In many ways, Jacob Moreland’s story is common. It’s a story of overcoming adversity, of perseverance and of the power of the human spirit. It’s also a cautionary tale of the importance of regular health screenings – something about which many people still need to be reminded.
In late March 2012, the 78-year-old Milwaukee native was feeling fine. He was enjoying retirement with Clare, his wife of 38 years, while keeping busy following the Air Force Academy football team, where his eldest son coaches. He had no reason to suspect anything was amiss.
“I felt good,” he says. “There was no indication of anything.”
As he does every year around this time, he went to his doctor for his annual check-up. And as is recommended for all men over the age of 50, Jacob had a colonoscopy. The results were unexpected: stage III colon cancer.

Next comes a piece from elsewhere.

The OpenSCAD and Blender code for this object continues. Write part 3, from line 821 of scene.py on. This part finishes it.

“I was more shocked than scared,” says Jacob. “I went in for the examination and the next thing I know I’m lying in bed in the hospital.”

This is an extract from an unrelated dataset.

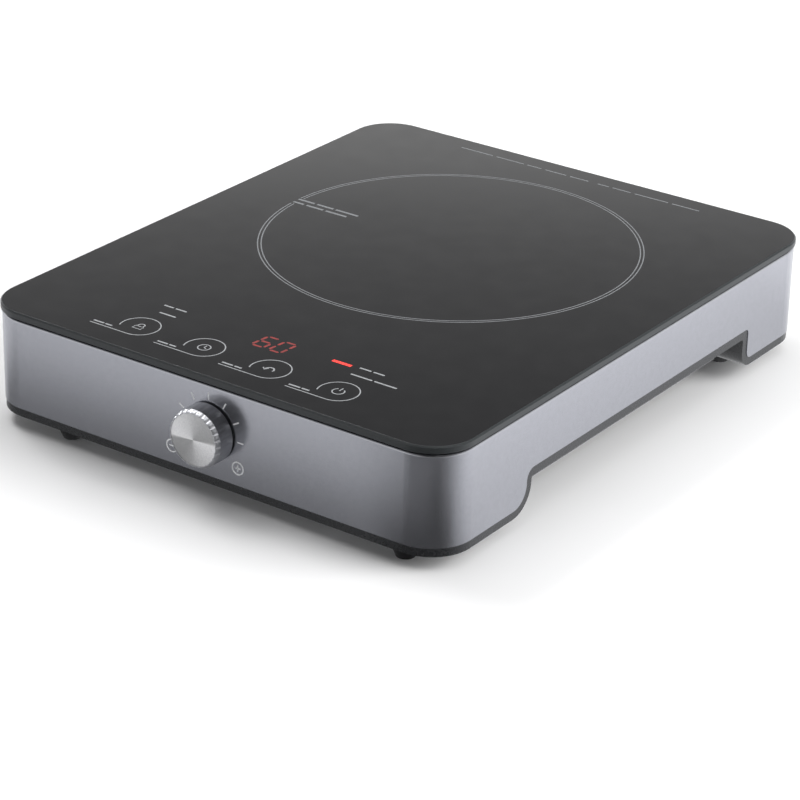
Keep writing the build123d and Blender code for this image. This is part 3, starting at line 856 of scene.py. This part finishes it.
class HOB_OT_knob(bpy.types.Operator):
    """Chrome knob with a notched edge and a spun disc"""

    bl_idname = "hob.knob"
    bl_label = "Knob"

    def execute(self, context):
        sizes = context.scene.hob_shapes
        profile = soften(np.array([
            (0, 10), (3.1, 10), (3.1, 4), (5.5, 4), (5.5, 9), (13.9, 9), (13.9, 1.0),
            (15.3, 1.0), (15.6, 1.4), (15.45, 10.4), (14.9, 12.1), (14.3, 13.0), (13.95, 13.0),
            (13.95, 12.0), (0, 12.0),
        ]) * MM, 0.12 * MM, 4)
        out = profile[:, 1] / MM
        reach = profile[:, 0] / MM
        cut = np.where((out > 10.0) & (reach > 14.1), np.clip((out - 10.0) / 1.0, 0, 1), 0)
        body = turned(
            profile, 12 * sizes.knob_notches, sizes.notch_depth * cut,
            lambda angle: np.clip(1.8 * np.cos(sizes.knob_notches * angle) - 0.5, 0, 1),
        )
        origin = (KNOB_X, FRONT, KNOB_Z)
        knob = piece("knob_shell", [placed(body, origin, ON_FRONT)], [turned_chrome()],
                     "knob", sharp=40)
        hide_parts("knob_body")
        disc = soften(np.array([
            (0, 11.9), (13.9, 11.9), (13.9, 12.8), (0, 12.85)
        ]) * MM, 0.15 * MM, 4)
        # the spun disc carries sectors of painted reflection in its tone
        cap = piece("knob_disc", [placed(turned(disc, 144), origin, ON_FRONT)],
                    [spun_aluminium_painted_sheen()], "knob")
        cap.modifiers.clear()
        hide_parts("knob_face_disc")
        return {"FINISHED"}


class HOB_OT_feet(bpy.types.Operator):
    """Four turned rubber feet"""

    bl_idname = "hob.feet"
    bl_label = "Feet"

    def execute(self, context):
        # moulded rubber: black with a fine matt grain
        rubber = mottled(
            "moulded_rubber", "#19191a", "#232324", 0.5 * MM, 0.02 * MM, (0.6, 0.8)
        )
        bend = context.scene.hob_shapes.foot_round
        for name in FEET:
            low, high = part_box(name)
            profile = soften(np.array([
                (0, 0.6), (2.6, 0.6), (3.4, 0), (4.9, 0), (6.4, 3.5), (7.0, 8.0), (2.95, 8.0),
                (2.95, 10.3), (3.5, 10.6), (3.5, 11.4), (2.4, 13.2), (0, 13.2),
            ]) * MM, [0.2 * MM, 0.2 * MM, 0.2 * MM, bend] + 6 * [0.15 * MM], 4)
            grid = turned(profile, 64)
            origin = ((low.x + high.x) / 2, (low.y + high.y) / 2, 0)
            foot = piece(name + "_rubber", [placed(grid, origin, ON_TOP)], [rubber])
            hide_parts(name)
        return {"FINISHED"}


class HOB_OT_screws(bpy.types.Operator):
    """Eight pan-head screws with a cross recess, seen from below"""

    bl_idname = "hob.screws"
    bl_label = "Base Screws"

    def execute(self, context):
        low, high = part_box("base_screws")
        seat = low.z + 2.0 * MM
        profile = soften(np.array([
            (0, -14), (1.4, -14), (1.4, 0), (3.2, 0), (3.2, 0.9), (2.0, 1.9), (1.8, 1.95),
            (1.4, 1.98), (1.0, 2.0), (0.6, 2.0), (0.3, 2.0), (0, 2.0),
        ]) * MM, 0.1 * MM, 4)
        grid = turned(profile, 64)
        flat = np.abs(grid[..., :2]) / MM
        # the recess follows a cross: deep where a point is near either arm's middle line
        near = np.clip((0.5 - flat.min(-1)) / 0.15, 0, 1)
        near = near * np.clip((1.9 - flat.max(-1)) / 0.3, 0, 1)
        grid[..., 2] -= np.where(grid[..., 2] > 1.5 * MM, 0.9 * MM * near, 0)
        grids = [
            placed(grid, (x * MM, y * MM, seat), FROM_BELOW) for x, y in SCREW_PLACES
        ]
        # cold-headed steel under zinc plating: pale grey, with a soft shine
        zinc = mottled(
            "zinc_plated_steel", "#9b9da0", "#b3b4b6", 1 * MM, 0.004 * MM, (0.25, 0.4),
            Metallic=1.0,
        )
        screws = piece("pan_screws", grids, [zinc])
        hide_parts("base_screws")
        return {"FINISHED"}


class HOB_OT_gland(bpy.types.Operator):
    """Cord gland with a ribbed strain relief"""

    bl_idname = "hob.gland"
    bl_label = "Cord Gland"

    def execute(self, context):
        ribs = []
        for count in range(4):
            out = 4.0 + 2.1 * count
            wide = 8.0 - 0.45 * count
            neck = wide - 1.1
            ribs += [(wide, out), (wide, out + 1.1), (neck, out + 1.35), (neck, out + 1.9)]
        points = [(3.5, -14), (7.0, -14), (7.0, 0), (10, 0), (10, 2.5), (8.2, 2.5), (7.6, 3.6)]
        points += ribs + [(5.8, 12.6), (5.8, 13.0), (3.5, 13.0), (3.5, 5.0), (3.5, -14)]
        grid = turned(soften(np.array(points) * MM, 0.1 * MM, 4), 72)
        grid = placed(grid, (GLAND_X, BACK, GLAND_Z), ON_BACK)
        # moulded nylon with a spark-eroded grain: black, between matt and satin
        nylon = mottled(
            "moulded_black_nylon", "#1c1c1d", "#262627", 0.6 * MM, 0.02 * MM, (0.4, 0.55)
        )
        gland = piece("gland_relief", [grid], [nylon])
        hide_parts("cord_gland")
        return {"FINISHED"}


class HOB_OT_casing(bpy.types.Operator):
    """Finishes of the sleeve, the base tray and the seal"""

    bl_idname = "hob.casing"
    bl_label = "Casing"

    def execute(self, context):
        coat("sleeve", metallic_lacquer())
        # moulded ABS: dark grey with a low, even sheen
        coat("base_tray", mottled(
            "moulded_grey_abs", "#242527", "#292a2c", 2.4 * MM, 0.006 * MM, (0.24, 0.3),
            IOR=1.6,
        ))
        # silicone bead laid as a paste: black and dull, so that the joint reads as a shadow
        coat("glass_seal", mottled(
            "cast_silicone_seal", "#101011", "#171718", 0.8 * MM, 0.02 * MM, (0.5, 0.7)
        ))
        return {"FINISHED"}


class HOB_OT_inside(bpy.types.Operator):
    """Finishes of the parts inside the casing"""

    bl_idname = "hob.inside"
    bl_label = "Inside"

    def execute(self, context):
        # (name, dark tone, light tone, grain and depth in mm, roughness, metallic): nodes
        makes = {
            # turned or rolled, then plated with zinc: cool grey with a soft shine
            ("plated_steel_parts", "#8f9194", "#a8aaac", 1.0, 0.004, (0.25, 0.4), 1.0): (
                "encoder_shaft", "encoder_washer", "encoder_nut", "coil_screws", "board_screws",
                "panel_screws", "fan_screws",
            ),
            # moulded nylon with a spark-eroded grain: dark and nearly matt
            ("moulded_dark_nylon", "#232425", "#2e2f31", 0.5, 0.015, (0.4, 0.55), 0.0): (
                "upper_frame", "encoder_body", "coil_carrier", "panel_carrier", "fan_frame",
                "fan_rotor", "fan_stator", "gland_nut", "buzzer", "igbt", "bridge_rectifier",
            ),
            # glass-fibre laminate, coated with green resist: smooth, with a faint weave
            ("green_board_laminate", "#1d4a31", "#27583b", 0.4, 0.01, (0.3, 0.45), 0.0): (
                "encoder_board", "power_board", "control_board",
            ),
            # drawn copper wire under clear enamel: warm orange brown with a gloss
            ("enamelled_copper", "#a2582c", "#bc6c3a", 0.5, 0.02, (0.25, 0.4), 1.0): (
                "induction_coil", "filter_choke",
            ),
            # pressed and fired ferrite powder: dark grey and dull, like slate
            ("sintered_ferrite", "#2c2d2f", "#3a3b3d", 0.6, 0.02, (0.6, 0.8), 0.0): (
                "ferrite_bars",
            ),
            # mica flakes pressed with resin: buff, with flecks that glint
            ("pressed_mica", "#a99a78", "#c4b594", 1.2, 0.02, (0.35, 0.6), 0.0): ("mica_sheet",),
            # cast silicone: milky white and soft to the eye
            ("cast_white_silicone", "#d6d6d2", "#e4e4e0", 0.8, 0.02, (0.5, 0.65), 0.0): (
                "sensor_cap",
            ),
            # extruded aluminium, left bare: light grey with a dull shine
            ("extruded_aluminium", "#b9babc", "#c9cacc", 0.7, 0.01, (0.3, 0.45), 1.0): (
                "heatsink",
            ),
            # moulded polyester cases: ochre yellow with a low gloss
            ("moulded_yellow_case", "#b89a3e", "#c9ab4c", 0.8, 0.01, (0.35, 0.5), 0.0): (
                "film_capacitors", "relay",
            ),
            # aluminium can in a shrunk film sleeve: blue black and smooth
            ("printed_can_sleeve", "#1f2836", "#283244", 0.8, 0.01, (0.3, 0.4), 0.0): (
                "electrolytic_capacitor",
            ),
            # woven glass-fibre sleeving: off-white, dry and a little rough
            ("woven_lead_sleeving", "#c9c6bd", "#dcd9d0", 0.6, 0.04, (0.6, 0.8), 0.0): (
                "coil_leads", "thermistor", "ribbon_cable", "fuse",
            ),
            # stamped and bent brass: yellow with a soft shine
            ("stamped_brass", "#b08d46", "#c6a258", 0.6, 0.01, (0.25, 0.4), 1.0): (
                "touch_springs",
            ),
            # moulded red acrylic: deep red, and glossy where it faces the glass
            ("tinted_red_diffuser", "#4a0f0d", "#641612", 0.8, 0.01, (0.3, 0.4), 0.0): (
                "display_module", "indicator_lights",
            ),
            # moulded polyamide: leaf green with a low gloss
            ("moulded_green_polyamide", "#2c6a3c", "#377a48", 0.6, 0.01, (0.4, 0.55), 0.0): (
                "terminal_block",
            ),
        }
        for (name, dark, light, grain, depth, rough, metal), nodes in makes.items():
            made = mottled(name, dark, light, grain * MM, depth * MM, rough, Metallic=metal)
            for node in nodes:
                coat(node, made)
        return {"FINISHED"}


OPERATORS = (
    HOB_OT_stage, HOB_OT_glass, HOB_OT_zone, HOB_OT_keys, HOB_OT_display, HOB_OT_front,
    HOB_OT_knob, HOB_OT_feet, HOB_OT_screws, HOB_OT_gland, HOB_OT_casing, HOB_OT_inside,
)
GROUPS = {
    "hob_prints": HobPrintSizes,
    "hob_shapes": HobShapeSizes,
    "hob_colours": HobColours,
    "hob_stage": HobStage,
}


class HOB_PT_panel(bpy.types.Panel):
    """Lists the hob's sizes, colours and pieces"""

    bl_label = "Tabletop Hob"
    bl_idname = "HOB_PT_panel"
    bl_space_type = "VIEW_3D"
    bl_region_type = "UI"
    bl_category = "Hob"

    def draw(self, context):
        for name, group in GROUPS.items():
            box = self.layout.box()
            for key in group.__annotations__:
                box.prop(getattr(context.scene, name), key)
        for operator in OPERATORS:
            self.layout.operator(operator.bl_idname)


def register():
    for made in (*GROUPS.values(), *OPERATORS, HOB_PT_panel):
        bpy.utils.register_class(made)
    for name, group in GROUPS.items():
        setattr(bpy.types.Scene, name, bpy.props.PointerProperty(type=group))


def unregister():
    for name in GROUPS:
        delattr(bpy.types.Scene, name)
    for made in reversed((*GROUPS.values(), *OPERATORS, HOB_PT_panel)):
        bpy.utils.unregister_class(made)


def main():
    register()
    bpy.ops.hob.stage()
    bpy.ops.hob.glass()
    bpy.ops.hob.zone()
    bpy.ops.hob.keys()
    bpy.ops.hob.display()
    bpy.ops.hob.front()
    bpy.ops.hob.knob()
    bpy.ops.hob.feet()
    bpy.ops.hob.screws()
    bpy.ops.hob.gland()
    bpy.ops.hob.casing()
    bpy.ops.hob.inside()


if __name__ == "__main__":
    main()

The surgery was to remove part of the affected colon, but he still needed a full round of chemotherapy. Though the path before him was long and unknown, Jacob faced it head-on with unwavering spirit and steely resiliency. “Bring it on,” he thought.
Every two weeks for five months, Jacob went to Columbia St. Mary’s Ozaukee Cancer Center for treatment. On November 12, 2012, his chemotherapy regimen ended and on December 12 he was deemed cancer free. Jacob credits his cancer team for getting him through treatment, with a minimum of side-effects.
“The care was great,” Jacob says. “The nurses and doctors were fantastic. When you walk in they make you right at home. Whatever your whims are, whatever you need, they’re right there for you.”
But even more than the compassionate and expert care he received, Jacob’s life was saved when he received that precautionary colonoscopy back in March. For Jacob – and men and women everywhere – early detection often makes all the difference.